We’re trying to change our approach within IT. One way we’re starting to do that is by forging partnerships with local universities. We bring students in to work with us for a summer or for another internship period. They help us evaluate and incorporate new technology to support our mission, and then we send them back out into the world.
Emerging Technology for Emerging Economies
From what I’ve seen, I believe that the digital divide is getting bigger, not smaller. I hear people say that the Internet of Things is going to fix everything. And I say, “Well, what about Africa? You can’t support the Internet of Things on a 2G network.”
The World Bank has a huge responsibility, and historically we haven’t been good about including technology in our solutions. One of the things I try to do is make sure technology is always a part of the conversation.
I’m fascinated by Blockchain, for example. The way that technology is able to prove a chain of custody and eliminate the middleman in transactions could be a game changer for our financial advisory groups. That’s one technology we’re beginning to examine, although we haven’t made any investments yet.

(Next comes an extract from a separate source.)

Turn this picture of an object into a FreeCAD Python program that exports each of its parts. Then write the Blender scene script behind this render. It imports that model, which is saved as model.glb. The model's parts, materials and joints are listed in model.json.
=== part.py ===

For an IT function to really help the business, it has to understand the business, living and breathing the organization’s mission. When that happens, IT can offer solutions to problems that the business doesn’t even know it has.
One way that IT can help a sprawling multinational organization is to bring consistency to the way data is gathered and defined. This creates opportunities for all kinds of creative new uses for that data.
Really understanding the different job expectations of Millennials means changing your expectations of them. Sometimes you have to be willing to benefit from what young employees have to offer over the course of a year or two, then wish them well in their next endeavor.